— Так вы, значит, бывали без работы? — произнес он зловещие слова.
— Да, конечно. Но это меня не очень заботило. Всегда подвертывается что-нибудь подходящее, надо только отказаться от мысли, что ты пригоден лишь к одному виду работы.
Он собрал свои щетки и намеревался уйти.
— Вам ничего не потребуется, мистер Брейсуэйт?
— Да, потребуется, — с неожиданной энергией заявил этот хрупкий, обессиленный человечек. — Я хотел бы знать, какой жизненный опыт научил вас безразличию в таких важных вопросах, как выбор работы. Что-то должно было случиться с вами, иначе вы не стали бы таким непохожим на ваших сверстников. Те, кто говорит так, обычно не более чем бездельники, живущие за счет других, а вы не бездельник. Но я не спрашиваю вас об этом. Я просто не имею права задавать вам вопросы личного характера. Но, если вам самому захочется, расскажите мне об этом когда-нибудь
Чарлз оперся на щетку..
— Сначала ответьте мне вы. Почему вы проявляете ко мне такой интерес? Я не наблюдателен, но мне кажется, что вообще вам не свойственны ни любопытство, ни даже простейший интерес к другим людям. Ведь что-то заставило вас расспрашивать санитара, который убирает вашу палату. Причины этого кроются во мне? Или в вас?

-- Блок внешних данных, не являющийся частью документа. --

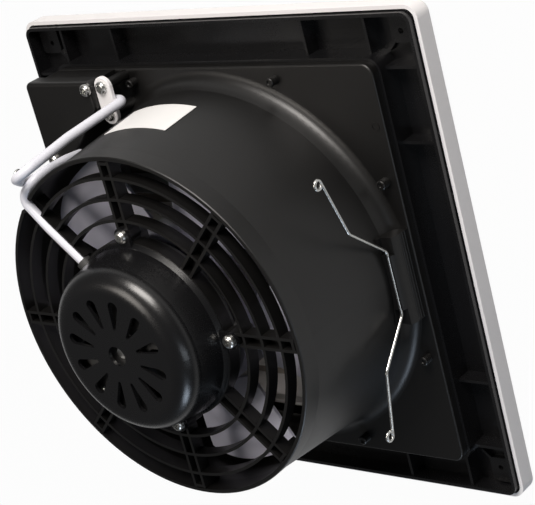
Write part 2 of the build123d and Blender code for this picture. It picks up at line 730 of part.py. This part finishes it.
# Spring clips, drawn folded up: a middle leg, two sloping arms and a loop at each end
for side, name in ((1, "right"), (-1, "left")):
    x = side * clip_x
    slope_y = tip_y - bend_y
    slope_z = tip_z - bend_z
    run = sqrt(slope_y ** 2 + slope_z ** 2)
    with BuildPart() as wire_clip:
        with BuildLine() as wire:
            FilletPolyline((x, -tip_y, tip_z - arm_droop), (x, -bend_y, bend_z - arm_droop / 3),
                           (x, -leg_half, leg_z), (x, leg_half, leg_z), (x, bend_y, bend_z), (x, tip_y, tip_z),
                           radius=5.0)
        with BuildSketch(Plane(origin=wire.line @ 0, z_dir=wire.line % 0)):
            Circle(wire_r)
        sweep()
        for s in (-1, 1):
            ny = -slope_z / run
            nz = slope_y / run
            drop = arm_droop if s < 0 else 0
            with Locations(Location(Plane(origin=(x, s * (tip_y + ny * loop_r), tip_z - drop + nz * loop_r),
                                          z_dir=(1, 0, 0)))):
                Torus(loop_r, wire_r, major_angle=360)
    wire_clip.part.label = "wire_clip_" + name
    export_step(wire_clip.part, "parts/wire_clip_" + name + ".step")

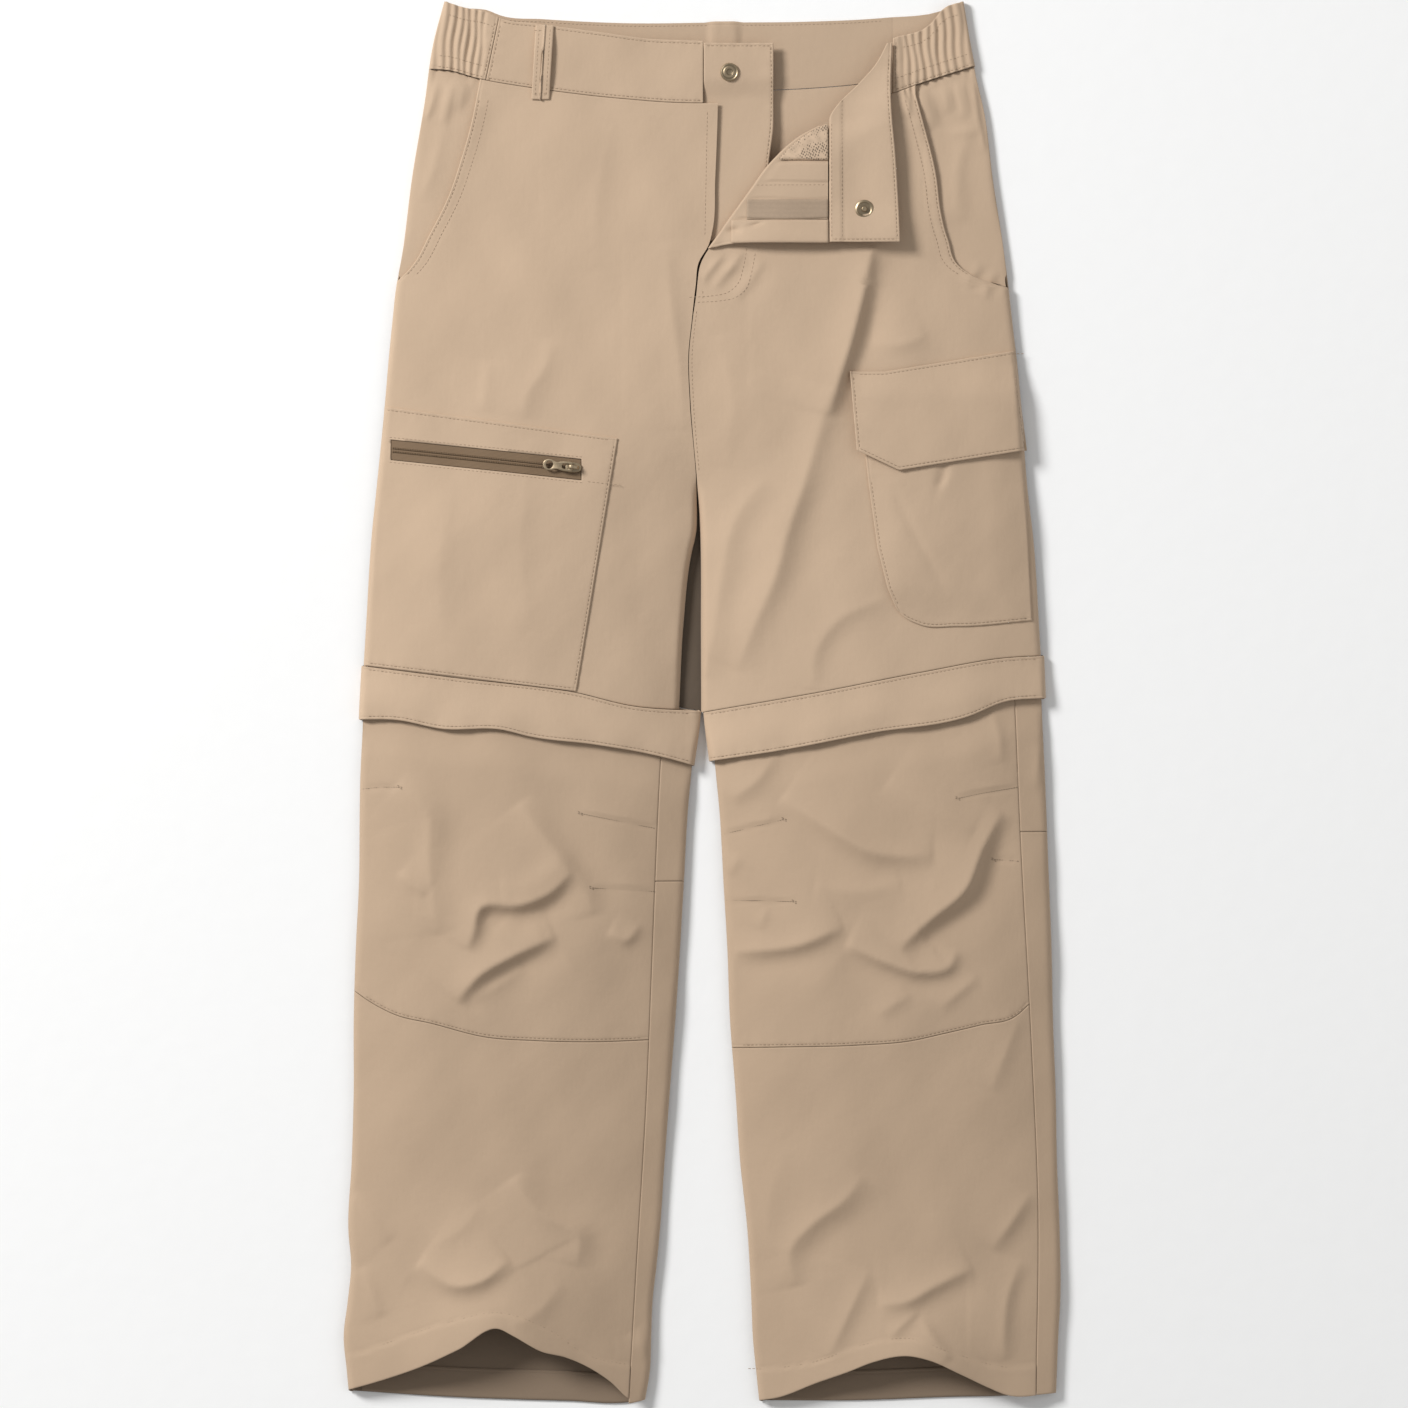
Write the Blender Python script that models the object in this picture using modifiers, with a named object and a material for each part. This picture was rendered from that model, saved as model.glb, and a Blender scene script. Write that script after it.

Мистер Брейсуэйт закрыл глаза. Он казался неправдоподобно слабым. Чарлз представлял себе, как еле-еле пульсирует кровь в тонких жилках его опущенных век. Больной упорно думал о чем-то для него новом, и это было утомительно.
— Таких причин две, — наконец сказал он. — Мне никогда еще не приходилось так долго лежать в постели, ни о чем не думая. Сначала я думал о
— А вторая причина?
— Вторая причина — это то, что вы от меня ничего не хотите.
— Вечно болтовня, болтовня, болтовня, пересуды, пересуды! — обратилась к Чарлзу старшая сиделка, входя с подносом, заставленным хирургическими инструментами и перевязочным материалом. — Хотела бы я быть на вашем месте. Только и дела, что болтать с утра до вечера, опираясь на щетку.
Чарлз вышел, но перед тем на мгновение глаза его остановились на лице мистера Брейсуэйта с явным уважением. Может быть, этот человек додумался до начатков мудрости слишком поздно, но лучше поздно, чем никогда. Плотная повязка на его глазах начинала спадать: он начинал что-то видеть.
Они с Розой поднимались по широким каменным ступеням. На лестнице, у входа, на улице перед дансингом — всюду теснилась молодежь. Молодые люди большей частью в синих или коричневых костюмах и остроносых ботинках, но кое-где мелькали кричаще пестрые твидовые пиджаки и фланелевые брюки, тупоносые туфли, кое у кого замшевые. Синие и коричневые носили пышные прически, и густо напомаженные коки обрамляли их лоб; пестрые гладко зачесывали волосы назад, без пробора, или вовсе состригали их и оставляли только низенький ежик. Они стояли, зажав сигарету в ладони, словно пряча ее. Когда они подносили ее к губам, казалось, что они обкусывают ногти. Некоторые из них в рубашках с кричащим рисунком, что будто бы делало их похожими на американцев, широко распахивали свои длинные пиджаки. Среди девушек не было такого резкого различия в одежде.
Когда Роза вышла из женского туалета, Чарлз повел ее в дансинг. Он заплатил за вход по полтора шиллинга, и они вошли в комнату. Джаз только что закончил танец и умолк, большой зал был заполнен гуляющими взад и вперед, и все стулья по стенам были заняты. Табачный дым клубами поднимался к ярким лампионам на потолке. Чарлз и Роза стояли возле двери. Он молчал, поглощенный наблюдениями. Вот такие вечера в городских дансингах были главным развлечением миллионов его сограждан британцев в возрасте до тридцати лет, а он ни разу до сих пор не бывал на них. Роза кивала знакомым. Она, должно быть, посещала танцы в этом зале каждую неделю уже с пятнадцатилетнего возраста. Как много и как быстро нужно ему заметить и воспринять, чтобы научиться говорить ее языком!